* The input:

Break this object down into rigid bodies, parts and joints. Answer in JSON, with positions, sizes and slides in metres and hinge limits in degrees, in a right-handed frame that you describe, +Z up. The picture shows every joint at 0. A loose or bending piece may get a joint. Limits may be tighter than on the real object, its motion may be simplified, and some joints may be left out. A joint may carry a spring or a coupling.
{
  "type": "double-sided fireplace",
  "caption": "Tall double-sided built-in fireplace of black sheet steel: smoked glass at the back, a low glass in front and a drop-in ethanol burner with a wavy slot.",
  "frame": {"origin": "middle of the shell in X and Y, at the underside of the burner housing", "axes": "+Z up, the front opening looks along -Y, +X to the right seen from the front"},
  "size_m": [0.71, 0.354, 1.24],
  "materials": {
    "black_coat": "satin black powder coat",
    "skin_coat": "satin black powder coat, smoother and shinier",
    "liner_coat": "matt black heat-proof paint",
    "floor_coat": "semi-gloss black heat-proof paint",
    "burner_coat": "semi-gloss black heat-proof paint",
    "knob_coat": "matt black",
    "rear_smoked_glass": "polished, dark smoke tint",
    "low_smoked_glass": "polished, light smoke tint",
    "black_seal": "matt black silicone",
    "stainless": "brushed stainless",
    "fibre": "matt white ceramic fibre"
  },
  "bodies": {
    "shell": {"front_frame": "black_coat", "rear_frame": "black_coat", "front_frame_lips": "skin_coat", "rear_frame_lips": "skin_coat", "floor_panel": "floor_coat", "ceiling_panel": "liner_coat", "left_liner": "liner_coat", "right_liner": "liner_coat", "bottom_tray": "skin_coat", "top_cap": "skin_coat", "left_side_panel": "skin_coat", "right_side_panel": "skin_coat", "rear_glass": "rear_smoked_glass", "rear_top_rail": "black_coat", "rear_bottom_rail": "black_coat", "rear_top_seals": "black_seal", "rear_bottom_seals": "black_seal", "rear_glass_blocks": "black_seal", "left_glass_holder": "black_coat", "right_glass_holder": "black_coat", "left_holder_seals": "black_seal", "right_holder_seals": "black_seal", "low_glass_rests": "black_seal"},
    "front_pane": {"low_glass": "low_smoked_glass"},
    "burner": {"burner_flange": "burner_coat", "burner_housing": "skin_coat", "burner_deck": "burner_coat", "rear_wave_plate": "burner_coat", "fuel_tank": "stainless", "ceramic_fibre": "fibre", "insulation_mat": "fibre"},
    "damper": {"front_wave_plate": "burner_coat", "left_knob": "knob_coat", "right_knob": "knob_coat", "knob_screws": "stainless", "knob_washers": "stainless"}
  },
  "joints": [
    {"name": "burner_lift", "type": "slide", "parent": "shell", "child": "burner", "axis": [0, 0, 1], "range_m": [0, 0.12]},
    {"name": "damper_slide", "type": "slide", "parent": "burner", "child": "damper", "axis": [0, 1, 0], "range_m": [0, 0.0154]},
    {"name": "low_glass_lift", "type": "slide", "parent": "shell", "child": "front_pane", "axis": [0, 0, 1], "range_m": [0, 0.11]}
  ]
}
...
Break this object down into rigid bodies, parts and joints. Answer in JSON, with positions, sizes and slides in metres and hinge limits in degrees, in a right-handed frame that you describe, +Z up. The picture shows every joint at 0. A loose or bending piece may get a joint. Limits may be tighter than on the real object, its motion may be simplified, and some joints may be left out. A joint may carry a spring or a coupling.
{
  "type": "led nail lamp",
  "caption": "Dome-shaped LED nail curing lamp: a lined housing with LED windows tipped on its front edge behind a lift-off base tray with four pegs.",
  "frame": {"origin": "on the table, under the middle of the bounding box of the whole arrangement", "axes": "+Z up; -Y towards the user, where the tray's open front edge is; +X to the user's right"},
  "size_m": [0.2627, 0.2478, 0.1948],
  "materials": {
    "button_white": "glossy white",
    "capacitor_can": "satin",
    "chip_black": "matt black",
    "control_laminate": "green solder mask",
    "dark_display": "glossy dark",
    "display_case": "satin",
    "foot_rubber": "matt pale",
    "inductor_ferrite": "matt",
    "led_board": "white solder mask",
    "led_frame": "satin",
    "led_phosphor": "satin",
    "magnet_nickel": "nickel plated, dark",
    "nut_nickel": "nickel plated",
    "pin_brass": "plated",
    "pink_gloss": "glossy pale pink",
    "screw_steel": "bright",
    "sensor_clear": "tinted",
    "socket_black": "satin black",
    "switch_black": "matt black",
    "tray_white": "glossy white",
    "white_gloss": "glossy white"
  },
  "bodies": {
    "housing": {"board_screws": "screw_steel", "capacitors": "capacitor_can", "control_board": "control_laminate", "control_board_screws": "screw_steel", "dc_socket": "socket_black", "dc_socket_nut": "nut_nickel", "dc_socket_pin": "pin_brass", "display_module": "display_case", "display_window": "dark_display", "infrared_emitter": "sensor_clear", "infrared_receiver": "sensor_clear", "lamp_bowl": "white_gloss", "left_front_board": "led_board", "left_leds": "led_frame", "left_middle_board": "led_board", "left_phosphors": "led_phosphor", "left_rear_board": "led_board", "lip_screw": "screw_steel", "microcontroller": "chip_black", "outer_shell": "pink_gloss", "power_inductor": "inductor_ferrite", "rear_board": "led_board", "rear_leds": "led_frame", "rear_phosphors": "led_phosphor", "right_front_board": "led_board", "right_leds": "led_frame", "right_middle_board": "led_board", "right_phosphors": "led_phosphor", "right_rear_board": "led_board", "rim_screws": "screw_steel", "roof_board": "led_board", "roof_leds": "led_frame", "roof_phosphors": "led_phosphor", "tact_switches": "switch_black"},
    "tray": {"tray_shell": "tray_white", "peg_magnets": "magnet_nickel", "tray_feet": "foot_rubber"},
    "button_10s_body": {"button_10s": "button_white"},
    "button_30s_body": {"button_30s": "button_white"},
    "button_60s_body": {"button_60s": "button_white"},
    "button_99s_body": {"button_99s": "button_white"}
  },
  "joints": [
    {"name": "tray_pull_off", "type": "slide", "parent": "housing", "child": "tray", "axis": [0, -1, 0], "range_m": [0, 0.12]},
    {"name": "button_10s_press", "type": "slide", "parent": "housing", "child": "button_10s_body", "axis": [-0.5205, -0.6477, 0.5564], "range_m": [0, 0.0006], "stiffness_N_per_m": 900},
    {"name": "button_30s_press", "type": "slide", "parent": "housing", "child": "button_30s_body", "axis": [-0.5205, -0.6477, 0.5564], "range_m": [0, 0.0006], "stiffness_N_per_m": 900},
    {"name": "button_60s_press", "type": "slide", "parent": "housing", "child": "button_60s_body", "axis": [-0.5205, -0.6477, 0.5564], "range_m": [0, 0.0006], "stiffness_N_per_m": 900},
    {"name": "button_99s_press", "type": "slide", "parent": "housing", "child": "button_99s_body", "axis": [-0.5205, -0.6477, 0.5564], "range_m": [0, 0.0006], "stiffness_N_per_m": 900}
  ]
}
==
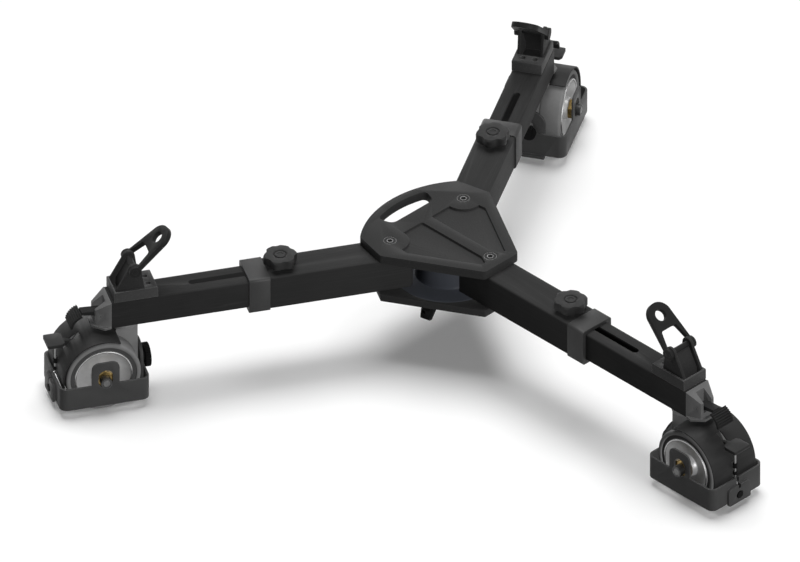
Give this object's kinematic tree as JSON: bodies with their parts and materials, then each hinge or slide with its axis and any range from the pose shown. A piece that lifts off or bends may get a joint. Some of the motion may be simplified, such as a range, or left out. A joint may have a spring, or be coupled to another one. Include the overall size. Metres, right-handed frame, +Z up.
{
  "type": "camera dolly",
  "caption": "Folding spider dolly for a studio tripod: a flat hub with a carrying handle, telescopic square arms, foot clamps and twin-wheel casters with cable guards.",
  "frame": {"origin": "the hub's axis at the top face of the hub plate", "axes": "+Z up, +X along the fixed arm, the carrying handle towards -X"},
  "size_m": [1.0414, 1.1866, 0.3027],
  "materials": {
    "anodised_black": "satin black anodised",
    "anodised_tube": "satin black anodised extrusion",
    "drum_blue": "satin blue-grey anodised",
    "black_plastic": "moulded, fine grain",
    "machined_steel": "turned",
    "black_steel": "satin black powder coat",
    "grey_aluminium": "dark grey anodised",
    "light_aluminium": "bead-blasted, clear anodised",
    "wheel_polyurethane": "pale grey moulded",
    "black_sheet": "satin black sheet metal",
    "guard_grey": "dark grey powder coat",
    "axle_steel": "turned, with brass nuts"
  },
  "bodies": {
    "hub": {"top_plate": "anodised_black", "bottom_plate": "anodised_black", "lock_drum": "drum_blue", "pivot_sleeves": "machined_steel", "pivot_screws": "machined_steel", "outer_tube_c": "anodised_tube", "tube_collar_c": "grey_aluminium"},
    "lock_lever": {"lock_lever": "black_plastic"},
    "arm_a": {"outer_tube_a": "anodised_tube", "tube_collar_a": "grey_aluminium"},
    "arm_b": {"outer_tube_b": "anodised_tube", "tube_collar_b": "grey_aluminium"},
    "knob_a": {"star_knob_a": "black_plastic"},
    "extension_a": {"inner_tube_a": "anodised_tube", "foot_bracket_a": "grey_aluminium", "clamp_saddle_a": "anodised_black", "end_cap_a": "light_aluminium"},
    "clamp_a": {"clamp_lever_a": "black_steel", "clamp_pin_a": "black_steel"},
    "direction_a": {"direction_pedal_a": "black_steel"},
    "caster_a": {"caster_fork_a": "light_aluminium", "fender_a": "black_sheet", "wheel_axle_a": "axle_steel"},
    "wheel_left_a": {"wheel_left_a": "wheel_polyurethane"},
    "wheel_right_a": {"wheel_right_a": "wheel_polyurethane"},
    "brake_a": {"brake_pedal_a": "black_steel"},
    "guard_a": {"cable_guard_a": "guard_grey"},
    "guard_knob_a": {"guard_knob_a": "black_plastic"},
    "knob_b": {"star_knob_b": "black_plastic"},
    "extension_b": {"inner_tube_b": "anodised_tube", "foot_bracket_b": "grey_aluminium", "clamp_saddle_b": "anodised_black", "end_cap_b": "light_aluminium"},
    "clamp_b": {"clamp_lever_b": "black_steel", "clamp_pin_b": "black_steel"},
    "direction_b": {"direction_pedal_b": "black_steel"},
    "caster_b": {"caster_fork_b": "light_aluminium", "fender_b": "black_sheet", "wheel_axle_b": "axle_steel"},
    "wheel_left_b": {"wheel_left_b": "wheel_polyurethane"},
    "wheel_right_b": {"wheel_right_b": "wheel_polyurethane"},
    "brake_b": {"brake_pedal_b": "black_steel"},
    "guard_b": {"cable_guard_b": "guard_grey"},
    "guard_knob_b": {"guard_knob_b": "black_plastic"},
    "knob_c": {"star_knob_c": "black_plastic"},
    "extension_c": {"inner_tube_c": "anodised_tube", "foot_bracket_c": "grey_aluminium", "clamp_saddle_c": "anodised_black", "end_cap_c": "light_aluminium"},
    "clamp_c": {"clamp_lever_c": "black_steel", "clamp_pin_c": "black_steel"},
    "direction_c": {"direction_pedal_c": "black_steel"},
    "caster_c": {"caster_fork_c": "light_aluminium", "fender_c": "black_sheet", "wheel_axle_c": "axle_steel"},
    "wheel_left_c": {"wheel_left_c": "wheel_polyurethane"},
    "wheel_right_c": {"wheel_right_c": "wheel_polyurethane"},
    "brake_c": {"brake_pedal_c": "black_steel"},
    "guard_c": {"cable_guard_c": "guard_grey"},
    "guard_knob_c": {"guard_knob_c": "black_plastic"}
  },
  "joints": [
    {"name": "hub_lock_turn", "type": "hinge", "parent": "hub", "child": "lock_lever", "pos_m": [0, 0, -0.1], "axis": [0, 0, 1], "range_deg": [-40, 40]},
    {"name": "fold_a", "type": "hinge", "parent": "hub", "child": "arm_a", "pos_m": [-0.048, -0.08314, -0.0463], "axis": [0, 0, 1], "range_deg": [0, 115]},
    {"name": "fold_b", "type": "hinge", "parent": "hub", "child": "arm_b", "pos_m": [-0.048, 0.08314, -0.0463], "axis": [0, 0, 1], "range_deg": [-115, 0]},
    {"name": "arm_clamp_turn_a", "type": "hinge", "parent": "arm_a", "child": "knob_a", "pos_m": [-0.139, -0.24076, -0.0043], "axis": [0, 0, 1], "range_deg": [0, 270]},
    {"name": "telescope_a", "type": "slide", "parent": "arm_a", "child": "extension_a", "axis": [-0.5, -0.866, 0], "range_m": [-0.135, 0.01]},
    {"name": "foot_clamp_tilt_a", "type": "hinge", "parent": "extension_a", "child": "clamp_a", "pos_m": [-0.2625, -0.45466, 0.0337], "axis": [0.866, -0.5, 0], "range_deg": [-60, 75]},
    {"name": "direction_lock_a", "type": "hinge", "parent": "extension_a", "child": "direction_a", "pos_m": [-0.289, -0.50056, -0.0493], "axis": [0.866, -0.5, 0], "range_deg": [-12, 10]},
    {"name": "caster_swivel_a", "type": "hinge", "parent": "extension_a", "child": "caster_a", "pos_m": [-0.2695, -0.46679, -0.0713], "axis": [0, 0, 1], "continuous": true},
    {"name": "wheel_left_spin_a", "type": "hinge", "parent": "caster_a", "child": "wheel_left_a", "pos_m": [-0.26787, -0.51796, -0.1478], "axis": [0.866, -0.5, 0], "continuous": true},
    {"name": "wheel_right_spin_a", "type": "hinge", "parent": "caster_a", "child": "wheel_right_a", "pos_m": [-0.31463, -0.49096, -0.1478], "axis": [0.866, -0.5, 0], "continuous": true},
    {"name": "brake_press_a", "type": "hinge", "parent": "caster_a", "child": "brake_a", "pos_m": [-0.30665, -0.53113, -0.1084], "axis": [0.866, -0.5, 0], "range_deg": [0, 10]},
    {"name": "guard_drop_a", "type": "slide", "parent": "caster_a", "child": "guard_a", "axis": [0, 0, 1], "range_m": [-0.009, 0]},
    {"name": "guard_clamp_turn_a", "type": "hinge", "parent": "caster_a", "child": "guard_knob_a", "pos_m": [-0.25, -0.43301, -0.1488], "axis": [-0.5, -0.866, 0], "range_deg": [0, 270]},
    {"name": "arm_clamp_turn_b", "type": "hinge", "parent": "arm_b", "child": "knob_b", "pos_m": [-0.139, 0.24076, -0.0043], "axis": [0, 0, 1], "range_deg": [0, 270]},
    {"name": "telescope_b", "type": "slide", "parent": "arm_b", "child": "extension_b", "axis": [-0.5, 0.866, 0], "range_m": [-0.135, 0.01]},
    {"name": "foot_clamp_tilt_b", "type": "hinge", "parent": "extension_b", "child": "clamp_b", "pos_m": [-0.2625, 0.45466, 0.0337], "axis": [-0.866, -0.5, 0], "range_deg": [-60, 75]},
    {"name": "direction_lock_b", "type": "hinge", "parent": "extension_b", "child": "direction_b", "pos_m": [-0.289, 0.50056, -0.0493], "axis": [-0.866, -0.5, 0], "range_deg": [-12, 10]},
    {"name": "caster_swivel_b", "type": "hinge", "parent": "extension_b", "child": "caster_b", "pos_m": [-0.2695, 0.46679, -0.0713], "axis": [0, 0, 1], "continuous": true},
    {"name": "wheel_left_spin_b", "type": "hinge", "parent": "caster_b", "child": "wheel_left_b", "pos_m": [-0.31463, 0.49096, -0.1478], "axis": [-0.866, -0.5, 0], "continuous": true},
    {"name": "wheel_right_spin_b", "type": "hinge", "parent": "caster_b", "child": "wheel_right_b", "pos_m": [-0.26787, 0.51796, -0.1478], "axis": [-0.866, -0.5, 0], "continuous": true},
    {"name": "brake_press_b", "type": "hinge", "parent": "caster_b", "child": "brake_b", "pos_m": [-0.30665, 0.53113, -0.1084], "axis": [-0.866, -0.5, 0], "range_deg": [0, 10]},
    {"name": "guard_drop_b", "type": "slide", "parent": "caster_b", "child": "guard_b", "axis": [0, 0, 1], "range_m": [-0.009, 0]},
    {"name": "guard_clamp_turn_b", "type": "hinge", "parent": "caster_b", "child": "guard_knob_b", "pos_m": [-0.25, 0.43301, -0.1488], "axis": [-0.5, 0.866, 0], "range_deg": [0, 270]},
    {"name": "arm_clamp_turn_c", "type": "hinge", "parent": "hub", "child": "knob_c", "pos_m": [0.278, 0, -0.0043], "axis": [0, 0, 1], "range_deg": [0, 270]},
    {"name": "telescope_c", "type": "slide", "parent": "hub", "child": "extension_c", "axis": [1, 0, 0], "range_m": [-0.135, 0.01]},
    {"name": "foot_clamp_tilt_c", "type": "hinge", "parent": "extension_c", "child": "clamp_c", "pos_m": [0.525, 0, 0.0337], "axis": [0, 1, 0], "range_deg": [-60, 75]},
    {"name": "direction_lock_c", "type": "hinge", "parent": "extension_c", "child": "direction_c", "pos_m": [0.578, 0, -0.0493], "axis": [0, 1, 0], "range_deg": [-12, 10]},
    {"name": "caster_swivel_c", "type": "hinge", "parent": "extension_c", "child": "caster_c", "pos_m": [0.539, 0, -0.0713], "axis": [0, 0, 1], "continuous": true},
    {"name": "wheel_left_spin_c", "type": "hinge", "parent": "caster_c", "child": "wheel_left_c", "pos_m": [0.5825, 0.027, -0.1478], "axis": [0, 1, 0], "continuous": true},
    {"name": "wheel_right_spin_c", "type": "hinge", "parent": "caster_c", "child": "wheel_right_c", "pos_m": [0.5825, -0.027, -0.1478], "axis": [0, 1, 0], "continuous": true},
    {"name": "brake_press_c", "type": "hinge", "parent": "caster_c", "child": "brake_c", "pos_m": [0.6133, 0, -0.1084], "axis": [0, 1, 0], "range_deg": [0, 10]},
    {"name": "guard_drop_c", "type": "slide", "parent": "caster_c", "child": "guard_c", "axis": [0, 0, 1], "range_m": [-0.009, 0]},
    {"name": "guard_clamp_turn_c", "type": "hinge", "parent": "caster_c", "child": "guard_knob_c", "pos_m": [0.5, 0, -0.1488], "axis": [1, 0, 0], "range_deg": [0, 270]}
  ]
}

* Exercise description: Show every line in the entries where the string "from" occurs.

* Exercise solution:
  "frame": {"origin": "middle of the shell in X and Y, at the underside of the burner housing", "axes": "+Z up, the front opening looks along -Y, +X to the right seen from the front"},
Give this object's kinematic tree as JSON: bodies with their parts and materials, then each hinge or slide with its axis and any range from the pose shown. A piece that lifts off or bends may get a joint. Some of the motion may be simplified, such as a range, or left out. A joint may have a spring, or be coupled to another one. Include the overall size. Metres, right-handed frame, +Z up.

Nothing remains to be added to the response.